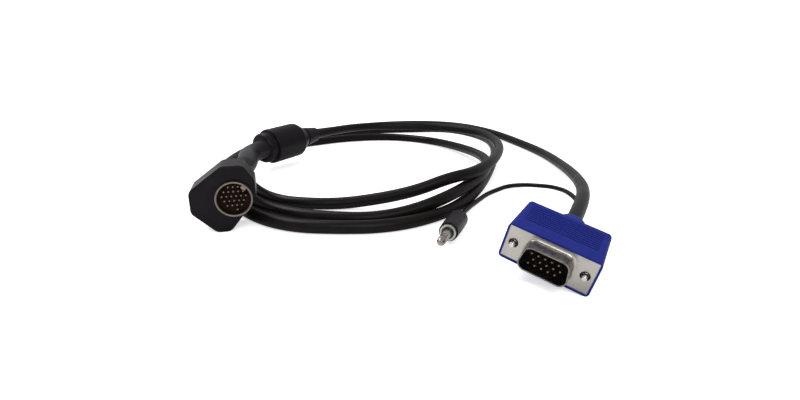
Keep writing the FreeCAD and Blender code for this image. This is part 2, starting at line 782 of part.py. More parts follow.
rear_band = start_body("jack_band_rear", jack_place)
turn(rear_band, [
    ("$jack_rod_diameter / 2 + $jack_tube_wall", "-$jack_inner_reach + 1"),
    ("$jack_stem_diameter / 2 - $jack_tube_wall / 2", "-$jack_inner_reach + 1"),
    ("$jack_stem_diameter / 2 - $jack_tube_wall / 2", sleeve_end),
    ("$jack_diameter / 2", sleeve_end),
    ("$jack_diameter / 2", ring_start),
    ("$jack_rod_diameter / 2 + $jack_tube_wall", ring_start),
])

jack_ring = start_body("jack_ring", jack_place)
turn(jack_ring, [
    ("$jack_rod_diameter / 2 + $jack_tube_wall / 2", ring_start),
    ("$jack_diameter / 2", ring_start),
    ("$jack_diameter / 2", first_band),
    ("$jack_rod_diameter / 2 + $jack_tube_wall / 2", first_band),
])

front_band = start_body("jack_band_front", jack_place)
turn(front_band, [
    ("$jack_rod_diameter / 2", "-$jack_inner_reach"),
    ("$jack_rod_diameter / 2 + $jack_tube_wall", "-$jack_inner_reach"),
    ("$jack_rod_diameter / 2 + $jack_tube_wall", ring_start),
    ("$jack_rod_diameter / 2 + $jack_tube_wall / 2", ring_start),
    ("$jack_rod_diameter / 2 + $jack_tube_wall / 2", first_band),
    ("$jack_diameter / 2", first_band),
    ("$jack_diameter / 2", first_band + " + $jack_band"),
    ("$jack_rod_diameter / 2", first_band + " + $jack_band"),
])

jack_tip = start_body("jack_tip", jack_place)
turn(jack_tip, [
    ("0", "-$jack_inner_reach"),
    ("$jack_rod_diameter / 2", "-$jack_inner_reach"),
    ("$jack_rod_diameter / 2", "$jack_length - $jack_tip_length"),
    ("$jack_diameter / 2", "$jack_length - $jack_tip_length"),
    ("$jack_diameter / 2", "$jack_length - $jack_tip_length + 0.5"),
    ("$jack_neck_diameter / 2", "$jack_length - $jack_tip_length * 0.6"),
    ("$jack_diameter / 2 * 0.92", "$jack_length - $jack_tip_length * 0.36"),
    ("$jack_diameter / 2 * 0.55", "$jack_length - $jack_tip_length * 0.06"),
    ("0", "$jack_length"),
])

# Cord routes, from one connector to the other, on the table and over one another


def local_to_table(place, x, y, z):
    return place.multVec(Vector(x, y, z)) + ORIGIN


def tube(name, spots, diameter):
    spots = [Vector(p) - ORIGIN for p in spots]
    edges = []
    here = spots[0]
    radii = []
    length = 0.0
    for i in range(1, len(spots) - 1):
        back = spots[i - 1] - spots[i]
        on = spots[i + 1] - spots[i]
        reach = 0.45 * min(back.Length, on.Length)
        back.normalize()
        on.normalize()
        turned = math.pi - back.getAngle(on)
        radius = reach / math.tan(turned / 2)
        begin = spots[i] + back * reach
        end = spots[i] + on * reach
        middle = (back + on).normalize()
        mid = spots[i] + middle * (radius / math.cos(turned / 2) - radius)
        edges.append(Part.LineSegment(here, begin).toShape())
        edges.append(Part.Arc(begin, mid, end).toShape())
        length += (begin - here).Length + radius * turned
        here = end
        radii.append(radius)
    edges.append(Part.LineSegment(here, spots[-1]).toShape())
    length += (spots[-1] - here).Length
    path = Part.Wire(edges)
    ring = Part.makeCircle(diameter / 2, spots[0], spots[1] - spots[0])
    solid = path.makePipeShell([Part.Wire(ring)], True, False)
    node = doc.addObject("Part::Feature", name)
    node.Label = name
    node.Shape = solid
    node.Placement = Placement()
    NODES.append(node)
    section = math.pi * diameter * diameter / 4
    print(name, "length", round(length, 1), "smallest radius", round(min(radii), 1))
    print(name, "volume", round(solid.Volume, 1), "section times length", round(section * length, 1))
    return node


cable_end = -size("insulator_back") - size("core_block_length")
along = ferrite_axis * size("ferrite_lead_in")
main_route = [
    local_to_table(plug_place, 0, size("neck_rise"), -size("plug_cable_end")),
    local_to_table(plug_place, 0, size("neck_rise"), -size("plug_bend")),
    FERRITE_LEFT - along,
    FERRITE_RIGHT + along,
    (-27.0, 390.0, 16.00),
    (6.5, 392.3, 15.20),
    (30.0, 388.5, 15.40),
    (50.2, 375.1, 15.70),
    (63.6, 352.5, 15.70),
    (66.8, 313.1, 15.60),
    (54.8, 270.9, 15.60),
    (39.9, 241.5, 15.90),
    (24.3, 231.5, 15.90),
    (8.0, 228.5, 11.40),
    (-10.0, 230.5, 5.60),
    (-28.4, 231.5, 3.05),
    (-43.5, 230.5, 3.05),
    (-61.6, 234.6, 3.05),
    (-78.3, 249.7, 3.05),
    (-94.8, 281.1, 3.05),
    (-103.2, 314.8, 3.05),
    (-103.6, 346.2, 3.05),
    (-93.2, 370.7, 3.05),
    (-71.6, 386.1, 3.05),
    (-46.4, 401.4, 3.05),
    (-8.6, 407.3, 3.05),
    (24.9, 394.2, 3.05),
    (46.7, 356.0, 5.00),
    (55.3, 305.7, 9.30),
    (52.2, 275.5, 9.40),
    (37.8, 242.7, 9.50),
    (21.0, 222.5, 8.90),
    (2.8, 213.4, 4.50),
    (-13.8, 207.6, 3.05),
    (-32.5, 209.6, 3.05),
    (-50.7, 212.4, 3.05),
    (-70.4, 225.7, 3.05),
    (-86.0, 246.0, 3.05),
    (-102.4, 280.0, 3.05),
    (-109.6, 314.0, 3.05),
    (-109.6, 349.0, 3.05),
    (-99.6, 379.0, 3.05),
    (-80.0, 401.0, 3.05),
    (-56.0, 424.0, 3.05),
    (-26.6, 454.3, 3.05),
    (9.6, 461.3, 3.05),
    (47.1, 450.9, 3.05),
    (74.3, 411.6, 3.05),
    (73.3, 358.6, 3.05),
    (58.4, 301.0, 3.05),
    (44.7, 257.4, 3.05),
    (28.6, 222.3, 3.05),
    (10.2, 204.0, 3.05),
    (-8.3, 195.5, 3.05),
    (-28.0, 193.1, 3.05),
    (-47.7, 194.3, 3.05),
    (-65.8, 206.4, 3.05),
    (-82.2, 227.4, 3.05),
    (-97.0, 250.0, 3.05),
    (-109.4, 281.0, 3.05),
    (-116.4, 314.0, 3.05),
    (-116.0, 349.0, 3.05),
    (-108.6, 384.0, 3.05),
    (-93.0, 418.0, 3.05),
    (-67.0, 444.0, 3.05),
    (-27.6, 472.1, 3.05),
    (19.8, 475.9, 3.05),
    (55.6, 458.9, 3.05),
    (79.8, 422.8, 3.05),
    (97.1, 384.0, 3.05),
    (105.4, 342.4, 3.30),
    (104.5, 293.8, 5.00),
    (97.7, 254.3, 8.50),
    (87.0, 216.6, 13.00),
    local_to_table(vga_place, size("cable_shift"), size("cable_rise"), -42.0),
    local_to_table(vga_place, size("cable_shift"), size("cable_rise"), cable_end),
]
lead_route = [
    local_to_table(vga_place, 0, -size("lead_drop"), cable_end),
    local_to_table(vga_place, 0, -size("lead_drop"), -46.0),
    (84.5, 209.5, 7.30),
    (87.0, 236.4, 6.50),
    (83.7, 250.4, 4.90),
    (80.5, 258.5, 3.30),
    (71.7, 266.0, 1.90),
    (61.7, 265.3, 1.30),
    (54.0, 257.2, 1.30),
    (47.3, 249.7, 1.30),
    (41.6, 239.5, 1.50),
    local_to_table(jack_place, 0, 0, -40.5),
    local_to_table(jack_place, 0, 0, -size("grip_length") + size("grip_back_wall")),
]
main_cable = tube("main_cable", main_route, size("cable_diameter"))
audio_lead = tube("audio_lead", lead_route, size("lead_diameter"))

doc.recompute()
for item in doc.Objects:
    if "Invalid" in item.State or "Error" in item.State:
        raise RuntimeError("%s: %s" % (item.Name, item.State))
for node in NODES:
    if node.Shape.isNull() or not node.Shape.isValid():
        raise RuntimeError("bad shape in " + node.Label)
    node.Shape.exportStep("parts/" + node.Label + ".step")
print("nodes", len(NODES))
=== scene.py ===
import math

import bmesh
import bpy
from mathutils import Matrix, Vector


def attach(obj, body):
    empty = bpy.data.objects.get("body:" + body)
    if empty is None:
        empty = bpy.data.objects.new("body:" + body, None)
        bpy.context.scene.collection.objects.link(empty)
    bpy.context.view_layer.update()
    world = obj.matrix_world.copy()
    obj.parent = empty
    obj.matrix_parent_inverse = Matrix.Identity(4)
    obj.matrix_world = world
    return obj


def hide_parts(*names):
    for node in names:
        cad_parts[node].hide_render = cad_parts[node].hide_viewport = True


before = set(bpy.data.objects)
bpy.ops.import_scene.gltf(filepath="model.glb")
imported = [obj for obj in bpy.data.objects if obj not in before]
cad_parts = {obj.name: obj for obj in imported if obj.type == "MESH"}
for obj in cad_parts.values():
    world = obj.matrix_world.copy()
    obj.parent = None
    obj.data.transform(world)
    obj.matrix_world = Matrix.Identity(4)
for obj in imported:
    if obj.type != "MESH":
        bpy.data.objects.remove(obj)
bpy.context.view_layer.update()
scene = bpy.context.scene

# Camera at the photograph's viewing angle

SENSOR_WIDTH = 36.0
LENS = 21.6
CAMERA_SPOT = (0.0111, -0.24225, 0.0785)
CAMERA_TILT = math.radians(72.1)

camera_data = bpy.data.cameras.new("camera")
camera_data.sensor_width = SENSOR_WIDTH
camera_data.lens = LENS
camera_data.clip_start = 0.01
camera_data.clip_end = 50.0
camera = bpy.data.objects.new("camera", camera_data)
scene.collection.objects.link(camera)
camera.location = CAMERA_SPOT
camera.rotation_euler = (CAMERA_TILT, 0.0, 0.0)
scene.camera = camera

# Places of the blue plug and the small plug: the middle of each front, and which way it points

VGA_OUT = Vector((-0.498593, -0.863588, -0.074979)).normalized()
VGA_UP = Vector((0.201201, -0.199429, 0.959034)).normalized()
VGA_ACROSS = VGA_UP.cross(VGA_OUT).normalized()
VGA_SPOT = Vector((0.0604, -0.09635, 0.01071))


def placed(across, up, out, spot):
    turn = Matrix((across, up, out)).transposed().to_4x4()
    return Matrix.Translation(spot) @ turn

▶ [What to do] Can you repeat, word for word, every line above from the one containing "doc.recompute()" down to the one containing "obj.parent = empty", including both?

▶ [Result of this exercise]
doc.recompute()
for item in doc.Objects:
    if "Invalid" in item.State or "Error" in item.State:
        raise RuntimeError("%s: %s" % (item.Name, item.State))
for node in NODES:
    if node.Shape.isNull() or not node.Shape.isValid():
        raise RuntimeError("bad shape in " + node.Label)
    node.Shape.exportStep("parts/" + node.Label + ".step")
print("nodes", len(NODES))
=== scene.py ===
import math

import bmesh
import bpy
from mathutils import Matrix, Vector


def attach(obj, body):
    empty = bpy.data.objects.get("body:" + body)
    if empty is None:
        empty = bpy.data.objects.new("body:" + body, None)
        bpy.context.scene.collection.objects.link(empty)
    bpy.context.view_layer.update()
    world = obj.matrix_world.copy()
    obj.parent = empty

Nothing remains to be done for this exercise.